Gordon Harper : Statement

TEMPORARY CITY

 

Disputed Territory

Temporary City examines abandoned spaces and the people who claim them. Haikyo I and II reference the Japanese concept of modern ruins and associated subculture of urban exploration. Urban explorers occupy vacant spaces temporarily, in accordance with their own code of behaviour, but outside the law. As the first figure to appear in these landscapes steps into the frame of Haikyo I, the viewer is invited to wander through history’s freshest set of ruins. What we once experienced as new becomes part of the past: a meditation on Modernism in decline.

 

A series of four paintings of a single abandoned house illustrates a property whose claim is disputed. Urban artists scrawl their names in paint across the facade; property managers respond with hastily-applied coats of house paint. The result is a dialogue about legitimate occupancy of our neighbourhoods, or a battle against egotistical vandalism, depending upon your perspective.

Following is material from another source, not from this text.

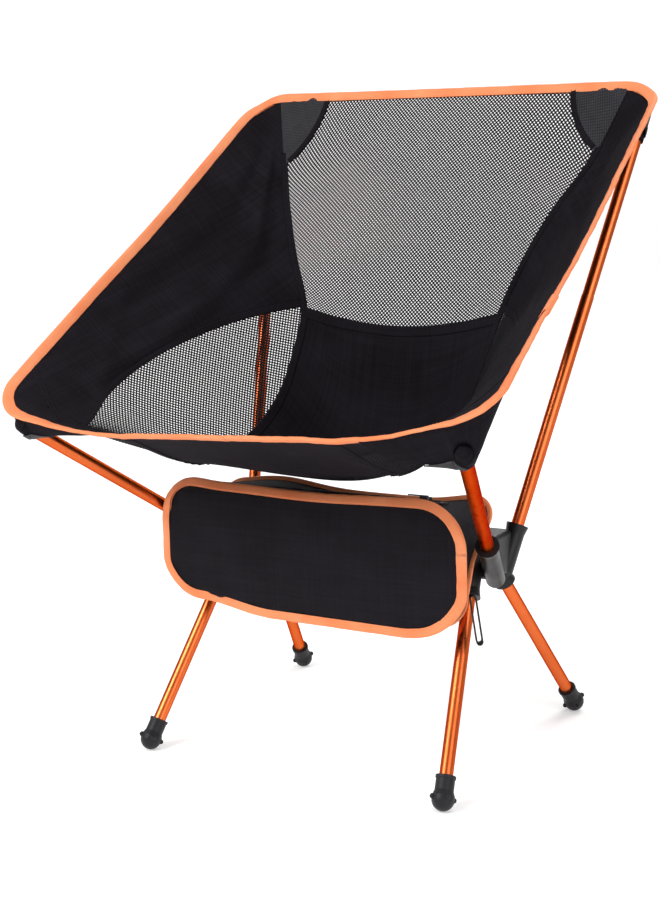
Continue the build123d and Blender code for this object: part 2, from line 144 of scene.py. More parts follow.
# Cloth between the rim and a pole. FROM is where it leaves the rim: beyond X and before Y, or beyond X and
# above Z. Then how far down the pole its mouth is, its radius there and how far up the pole it is kept
# outside it. BAG is how much it hangs down.
GUSSET_FROM = (135 * MM, -202 * MM)
GUSSET_MOUTH = {"left": 3 * MM, "right": 6 * MM}
GUSSET_BAG = {"left": 12 * MM, "right": 3 * MM}
GUSSET_R, GUSSET_ABOVE = 8.7 * MM, 16 * MM
HOOD_FROM = (196 * MM, 640 * MM)
HOOD_MOUTH, HOOD_R, HOOD_ABOVE = 20 * MM, 8.4 * MM, 14 * MM

# ---------------------------------------------------------------- camera and light

CAMERA_AT = Vector((0.72325, -1.23803, 0.53289))
CAMERA_AZIMUTH, CAMERA_ELEVATION, CAMERA_ROLL = (math.radians(a) for a in (31.18, 9.05, -1.41))
CAMERA_LENS = 56.5


def unit(vectors):
    """Vectors scaled to length one."""
    return vectors / np.maximum(np.linalg.norm(vectors, axis=-1, keepdims=True), 1e-12)


def lengths(points):
    """Distance along a line of points, from its first point."""
    steps = np.linalg.norm(np.diff(points, axis=0), axis=1)
    return np.concatenate([[0], np.cumsum(steps)])


def resample(points, step, *others):
    """A line of points and the values that go with them, at even steps along it."""
    along = lengths(points)
    count = max(2, int(round(along[-1] / step)) + 1)
    wanted = np.linspace(0, along[-1], count)
    return [
        np.stack([np.interp(wanted, along, column) for column in values.T], axis=1)
        for values in (points, *others)
    ]


def layout(across, along):
    """Flat places of a grid of points, from its distances across and along."""
    return np.stack(np.meshgrid(across, along), axis=-1).reshape(-1, 2)


def mirrored(points):
    """The same points on the other side of the chair."""
    return points * np.array([-1.0, 1.0, 1.0])


def ease(value):
    """A smooth step from 0 to 1."""
    t = np.clip(value, 0, 1)
    return t * t * (3 - 2 * t)


def bump(value, middle, width):
    """A smooth bump of height 1."""
    return np.exp(-(((value - middle) / width) ** 2))


def settled(points):
    """Where the seat's cloth lies once it hangs on the poles: askew, and slack low in the left side."""
    points = np.asarray(points, float)
    x, y, z = points[..., 0], points[..., 1], points[..., 2]
    slope, change, front = HANG_TILT
    rise = x * (slope - change * (y - front)) + HANG_LIFT[0] * np.clip(y / HANG_LIFT[1], 0, 1)
    across, along = BELLY_RIM
    rise = rise + (FRONT_LIFT - FRONT_BELLY * bump(np.abs(x), *across)) * bump(y, *along)
    across, along = BELLY_DEEP
    rise = rise - FRONT_BELLY * bump(np.abs(x), *across) * bump(y, *along)
    before, after, start, run = HANG_SLIDE
    slide = before + (after - before) * ease((y - start) / run)
    spread, start, run = HANG_SPREAD
    slide = slide + spread * np.sign(x) * (1 - ease((y - start) / run))
    size, along, up = SLACK
    slack = size * bump(y, *along) * bump(z, *up) * ease((x - SLACK_FROM) / SLACK_FADE)
    moved_x = x + slide * (x / HANG_REACH) ** 2 - SLACK_IN * slack
    return np.stack([moved_x, y, z + rise + SLACK_UP * slack], axis=-1)


def ripple(points, size, height, seed):
    """Smooth uneven heights over points, from noise with lumps of a given size."""
    shift = Vector((seed * 7.31, seed * 3.17, seed * 5.53))
    return height * np.array([noise.noise(Vector(p) / size + shift) for p in points])


# ---------------------------------------------------------------- materials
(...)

The ongoing argument in paint documents the final days of a place, and reasserts the power of pigment on a board to provoke a passionate response.

 

Document/Imagine

Documentation is not the only objective in the new works. Details are amplified, eliminated, or moved around. Scenes appear that feel familiar, but not specific. Whimsical architecture from alien settings appears alongside images of the stucco bungalows of South Edmonton.

 

Greater integration of fantastic elements creates a dramatic scene in Awake. Masterpieces by Barnett Newman and Peter Doig appear in the windows of a neighbourhood building, beside a bungalow whose roofline is distorted to the 53⁰ angle which fascinated Newman, and windows boarded up by painted rectangles. The legacy of Modernism is presented as an old house, full of memories, its future uncertain. A large graffiti tag appears on the adjacent bungalow, as the property owner and the artist argue over who may claim it.

 

Structure

An evolution in the physical process is apparent in the new paintings. Greater transparency and fewer layers of paint present a clear vision of the urban architectural landscape. Visible painting ground and drawing marks describe the scene alongside layers of pigment, laying bare the architecture of the images and allowing the physical properties of the medium to be both seductive and descriptive. As the artist reflects on the legacy of Modernism, there is a struggle to reconcile flat painting with the illusion of space, abstraction with description, the triumphant climax of painting with its inevitable continuation.